How To Run Whisper Transcription Locally On An M-series MacOS Machine Using .NET/C#

I don’t know why I started doing this today, but since it worked … I’m a bit thrilled.

The repo to reference is for Whisper.NET — the .NET/C# implementation of the OpenAI Whisper voice transcription technology.

Recipe

First off, you want to use this program as the foundation for your overall destination. Let’s get going:

1/ Make a .NET console project in your directory of choice

% dotnet new console

2/ Then you want to install a few packages

% dotnet add package Whisper.net
% dotnet add package Whisper.net.Runtime.CoreML

3/ Next you want to clone the repo for Whisper.cpp to create the special modelc file you need to run accelerated on your Arm Mac. Those instructions are all here.

  • Make a Python environment
  • Install cool ML packages
  • Generate a model appropriate for M-series Macs that is GPU-enhanced
% cd <to that repo locally>

% conda create -n py310-whisper python=3.10 -y
% conda activate py310-whisper

% pip install ane_transformers
% pip install openai-whisper
% pip install coremltools

% models/generate-coreml-model.sh base.en

Awesome. You should have been able to generate a folder
./models/ggml-base.en-encoder.mlmodelc

4/ You’ll need to download a model from HuggingFace:

% bash ./models/download-ggml-model.sh base.en

5/ Keep in mind that Whisper needs stuff to be recorded as 16-bit audio files. You might bump into that issue later. And on MacOS there’s no obvious Nuget package to record audio, so I used ffmpeg which is a bit clumsy but it worked fine for my eneds.

% brew install ffmpeg

Note there are a few other things you can do directly from the Whisper.cpp repo documented in the MacOS Arm core-ml support section that worked when I ran them, but I didn’t need them for my little example app in .NET/C#.

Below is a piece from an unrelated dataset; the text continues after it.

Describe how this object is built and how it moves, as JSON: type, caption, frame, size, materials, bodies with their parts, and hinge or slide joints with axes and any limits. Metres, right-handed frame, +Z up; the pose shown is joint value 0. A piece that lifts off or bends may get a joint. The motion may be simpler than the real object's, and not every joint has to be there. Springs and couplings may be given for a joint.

6/ Jump back to the original .NET/C# console project you were working on and be sure to copy the folder entitled ./models/ggml-base.en-encoder.mlmodelc to the root of your project. And also the ggml-base.en.bin mode file.

For reference, my directory looks like this:

The Finish Line

Okay! You should be able to record a file and transcribe it with the following code:

using System;
using System.Diagnostics;
using System.IO;
using System.Threading.Tasks;
using Whisper.net;
using Whisper.net.Ggml;

class Program
{
    public static async Task Main(string[] args)
    {
        var ggmlType = GgmlType.Base;
        var modelFileName = "ggml-base.en.bin";
        var wavFileName = "recorded_audio.wav";

        Console.WriteLine("Press Enter to start recording...");
        Console.ReadLine();

        Console.WriteLine("Recording... Press Enter to stop.");
        await RecordAudio(wavFileName);

        Console.WriteLine("Recording stopped. Transcribing...");

        if (!File.Exists(modelFileName))
        {
            await DownloadModel(modelFileName, ggmlType);
        }

        using var whisperFactory = WhisperFactory.FromPath(modelFileName);
        using var processor = whisperFactory.CreateBuilder()
            .WithLanguage("auto")
            .Build();

        using var fileStream = File.OpenRead(wavFileName);

        await foreach (var result in processor.ProcessAsync(fileStream))
        {
            Console.WriteLine($"{result.Start}->{result.End}: {result.Text}");
        }
    }

    private static async Task RecordAudio(string outputPath)
    {
    using var ffmpegProcess = new Process
    {
        StartInfo = new ProcessStartInfo
        {
            FileName = "ffmpeg",
            // you want to have the -y in here to erase the file if it exists -- otherwise it stalls
            // you want to get the input device correct; the way you list the devices is with `ffmpeg -f avfoundation -list_devices true -i ""`
            Arguments = $"-f avfoundation -y -i \":3\" -ar 16000 {outputPath}",
            RedirectStandardInput = true,
            RedirectStandardOutput = true,
            RedirectStandardError = true,
            UseShellExecute = false
        }
    };

    ffmpegProcess.Start();

    // Await user input to stop recording
    await Task.Run(() => Console.ReadLine());

    // Stop FFmpeg process
    ffmpegProcess.StandardInput.Write('q');
    await ffmpegProcess.WaitForExitAsync();
}

    private static async Task DownloadModel(string fileName, GgmlType ggmlType)
    {
        Console.WriteLine($"Downloading Model {fileName}");
        using var modelStream = await WhisperGgmlDownloader.GetGgmlModelAsync(ggmlType);
        using var fileWriter = File.OpenWrite(fileName);
        await modelStream.CopyToAsync(fileWriter);
    }
}

And then just a simple dotnet run and you’re off to the races. Good luck!

Why am I doing this?

I wanted to start polling the microphone for input to Semantic Kernel and as I go deeper into the .NET/C# world I needed something like this. Of course I could have just called the OAI endpoint but since I’ve been watching the cool kids use local models, I couldn’t help but see if this would really work.